Opinião
Renascer ou quebrar
Depois da crise, o jornalismo vai ser outro e os sobreviventes sensatos, mais fortes do que nunca
Depois da crise, o jornalismo vai ser outro e os sobreviventes sensatos, mais fortes do que nunca
31 de março de 2020 - 15h00
A crise provocada pela epidemia de coronavírus está só começando, mas já é possível enxergar algumas consequências inevitáveis. Como a grande maioria dos meios impressos do Brasil dependem fundamentalmente de publicidade do setor de serviços – e a economia está parada – o faturamento será próximo de zero nos meses de Covid-19. Eventos? Impossível, ninguém pode sair de casa. Pior, raros foram os meios que entenderam a necessidade de mexer na matriz de receitas antes da chegada do vírus, incentivando a participação da audiência nos resultados. Agora é tarde.
O quebra-quebra já começou. Demissões no Destak. Redução de circulação em diários do interior. É a lógica, não há milagres. Os custos são fixos e altos, as margens que já estavam minúsculas – ou negativas – agora se transformarão em um buraco enorme, uma cratera. A menos que ocorra um milagre, nenhum meio predominantemente impresso do Brasil fechará o ano no azul. Mesmo os que têm uma operação digital digna. Rádios e TVs seguirão a mesma toada – talvez com uma ou outra nobre exceção. Meios nativo digitais poderão ter resultado positivo, se já apostaram na receita da audiência – como Nexo ou Canal Meio, por exemplo.
Se por um lado o jornalismo do Brasil pós-coronavírus será outro, com a morte inevitável de diversos veículos, a crise poderá servir para que se repense as estruturas. O medo da mudança será atropelado pela velocidade de propagação do vírus. O pior das ilusões será imaginar que passada a crise tudo vai voltar ao “normal”. Não e não. Aquele cenário que já vivia de favores de anunciantes está morto e sepultado. A única solução será depender do dinheiro da audiência.
E que melhor momento para isso do que agora?
A desinformação é um problema sério. Não se sabe em quem acreditar, nas selfies do chefe de Estado com os bajuladores na frente do Planalto, ou nos alertas de cientistas e médicos para os perigos do vírus. Os veículos devem se posicionar, como aos poucos vêm se posicionando. Na falta de um governo forte, a sociedade civil se organiza. Mas as empresas de comunicação precisam assumir a liderança desse movimento, não podem perder a oportunidade de ser a fonte confiável para a sobrevivência. É a postura que possibilitará com que a audiência invista no produto, pague por ele. Não haverá ocasião melhor.

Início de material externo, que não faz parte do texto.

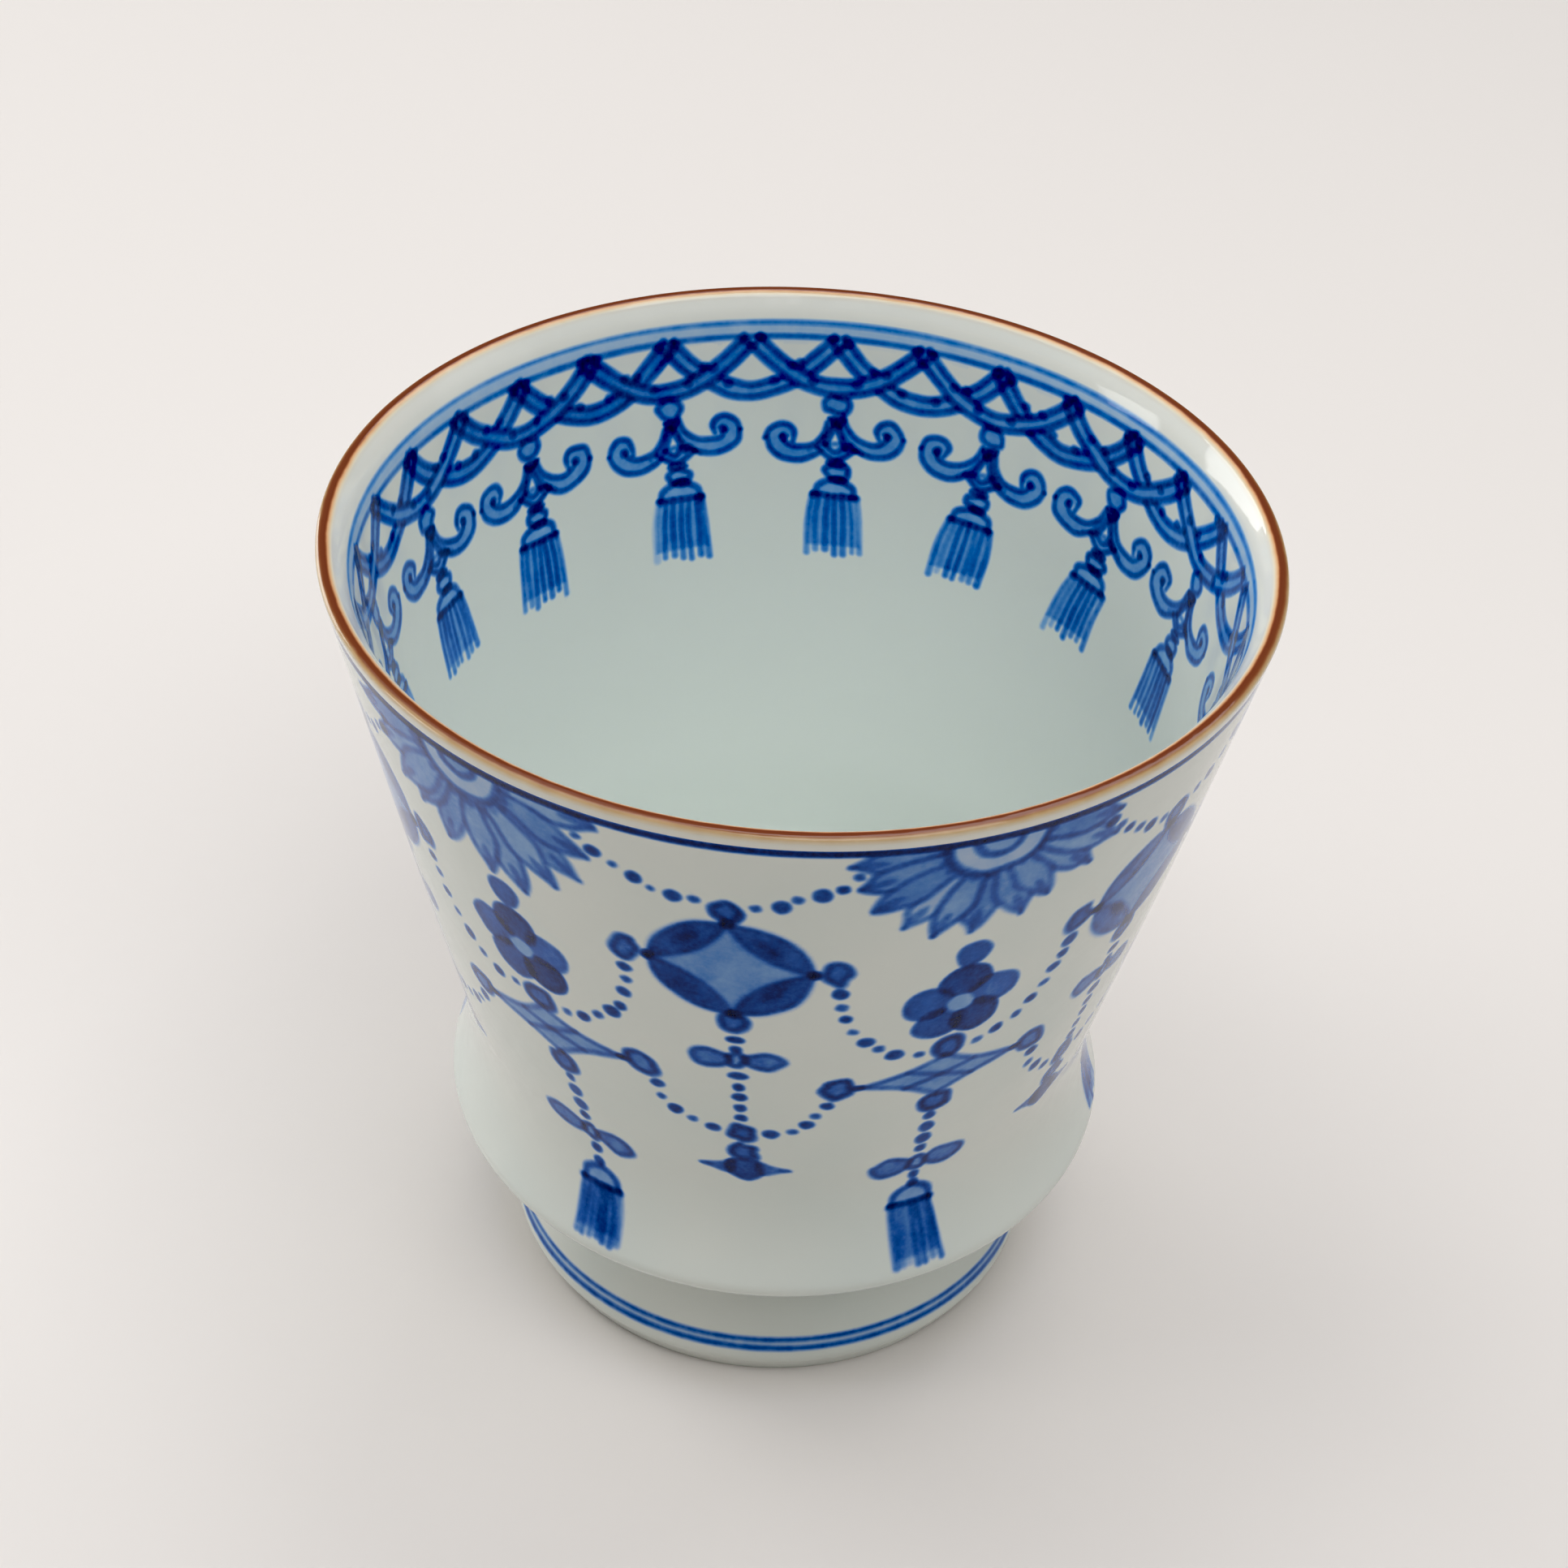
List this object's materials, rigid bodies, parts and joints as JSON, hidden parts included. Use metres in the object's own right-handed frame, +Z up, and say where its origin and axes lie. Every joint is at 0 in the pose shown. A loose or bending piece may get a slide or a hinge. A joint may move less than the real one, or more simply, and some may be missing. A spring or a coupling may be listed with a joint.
{
  "type": "tea cup",
  "caption": "Flared porcelain tea cup with a narrow waist, a rounded belly and a tall foot ring; blue painted pendants and an iron-brown lip.",
  "frame": {"origin": "centre of the foot ring's contact face, where the cup stands", "axes": "+Z up the cup's axis, towards the mouth; the cup is round, and its painting repeats six times about Z"},
  "size_m": [0.0852, 0.0852, 0.0829],
  "materials": {
    "porcelain_body": "fired white porcelain, bare and matt on the contact face of the foot",
    "clear_glaze": "glossy clear glaze with a faint blue-green cast, over cobalt-blue painting",
    "iron_glaze": "glossy iron-brown glaze, thin and amber at its edges"
  },
  "bodies": {
    "root": {"cup_body": "porcelain_body", "foot_ring": "porcelain_body", "outside_glaze": "clear_glaze", "inside_glaze": "clear_glaze", "foot_well_glaze": "clear_glaze", "rim_glaze": "iron_glaze"}
  },
  "joints": []
}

É hora de transformar essa pandemia em uma eficiente vacina. Mudar a lógica do negócio, esquecer os favores aos eventuais anunciantes, deixar para trás os tempos dos anúncios classificados, lembrar como um fato do passado a dependência de anúncios oficiais e não oficiais. A única opção sensata é praticar o bom jornalismo. Repensar as estruturas, diminuir drasticamente os custos nas áreas fora da produção de conteúdo. E fazer com que o veículo valha alguns reais na conta enxuta da audiência.
Chega de resistir. O coronavírus é o divisor dos tempos. Depois da crise, o jornalismo vai ser outro. Muitos mortos. Inúmeros moribundos. E os sobreviventes sensatos, mais fortes do que nunca.